Trading Hollywood Boulevard for the Crypto.com Arena complex is a massive leap in scale. The Peacock Theater boasts a staggering capacity of over 7,100 seats—more than doubling the Dolby’s footprint. This isn't just a change of scenery; it’s a land grab for relevance. The Dolby often felt exclusive and cramped, frequently leaving Academy members on the outside looking in. By expanding to a 7,000-plus seat venue, the Academy can transform the night into a festival-style event, packing the house with more fans and more industry players, matching the sheer volume of their new YouTube audience.

Academy power players, including CEO Bill Kramer and President Lynette Howell Taylor, have been telegraphing this evolution for years. Their official messaging remains focused on the prestige of the 99th and 100th shows, but the subtext screams modernization. Moving to downtown L.A. yanks the Oscars out of the tourist-clogged corridors of Hollywood and drops them into a vibrant sports and entertainment hub. It is a clean, surgical break from the past. By the time the 101st Oscars roll around in 2029, the ceremony will look and feel like something the founders at the Hollywood Roosevelt Hotel in 1929 could never have hallucinated in their wildest fever dreams.
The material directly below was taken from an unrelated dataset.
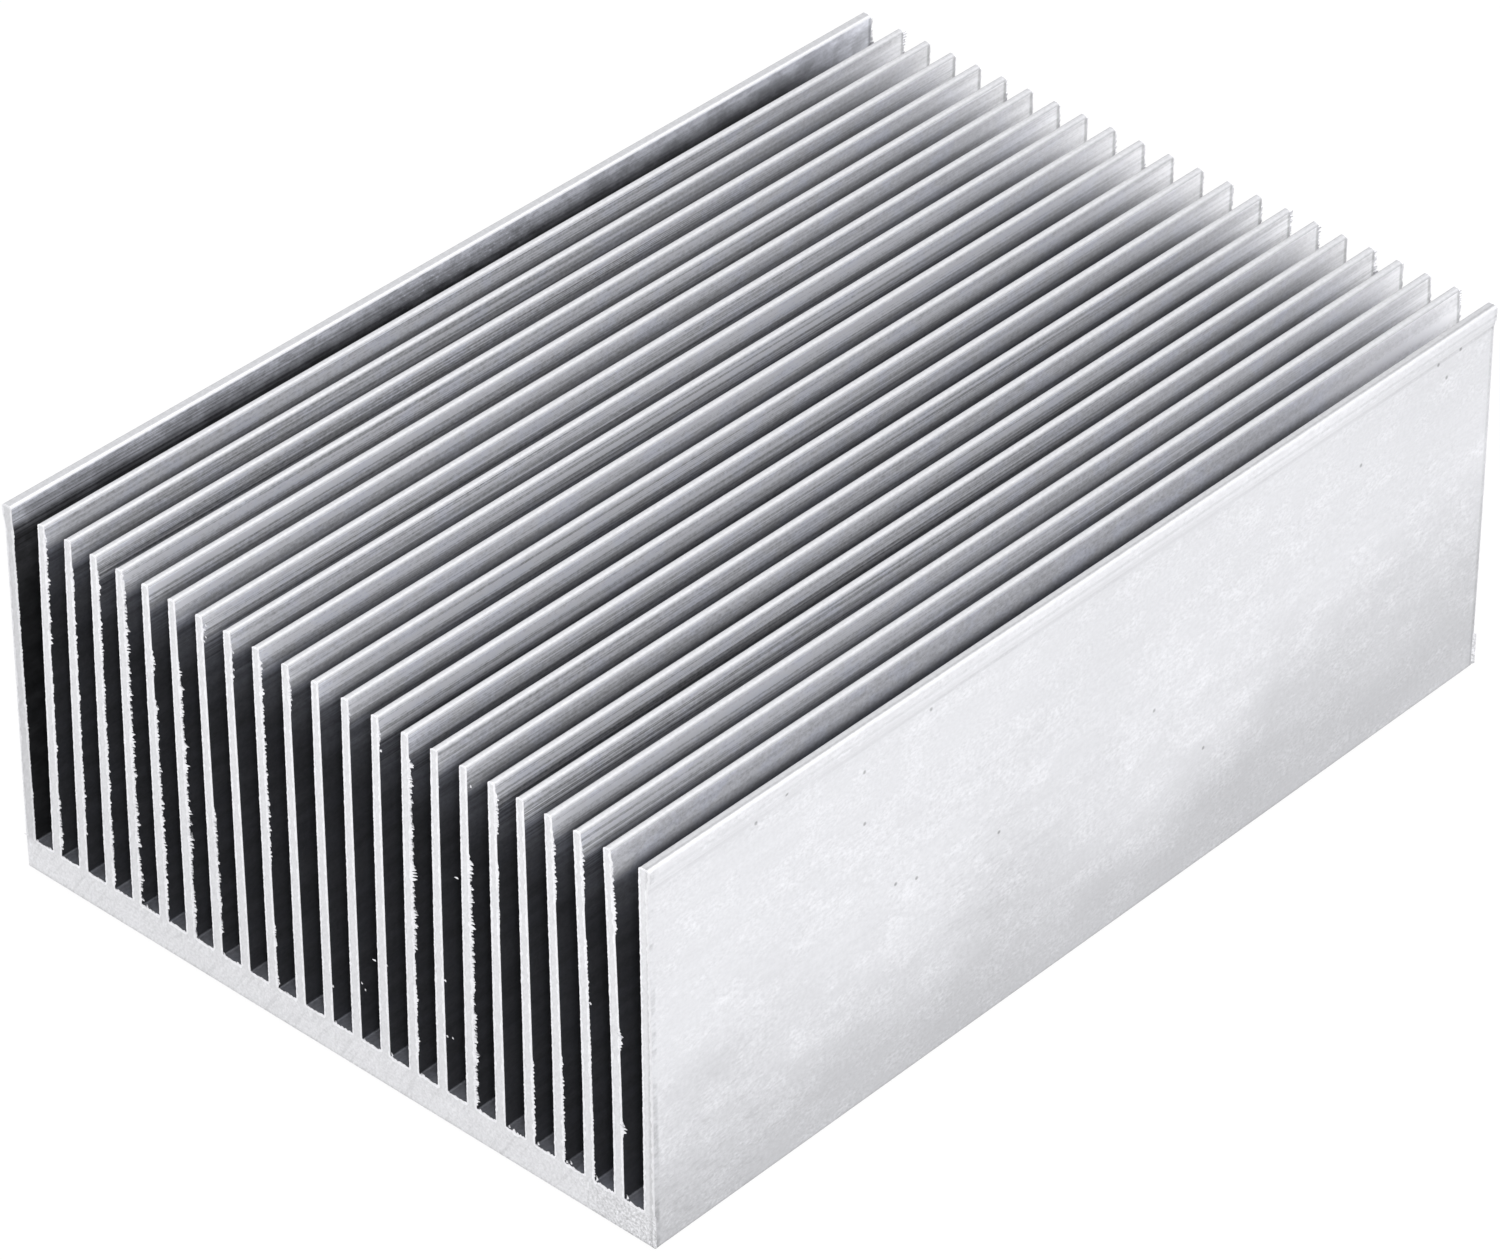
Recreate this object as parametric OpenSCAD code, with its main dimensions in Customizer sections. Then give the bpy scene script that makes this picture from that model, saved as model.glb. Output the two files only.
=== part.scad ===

For now, all eyes are on the road to 100. With the dates of March 14, 2027, and March 5, 2028, firmly etched in stone, the industry is beginning its long, sparkling march toward a centennial that promises to be a masterclass in nostalgia. It’s a chance for Hollywood to take one last look in the rearview mirror before the digital revolution takes the wheel for good. Brace yourselves: the 100th anniversary is coming, and it’s going to be the end of everything we know—and the beginning of everything else.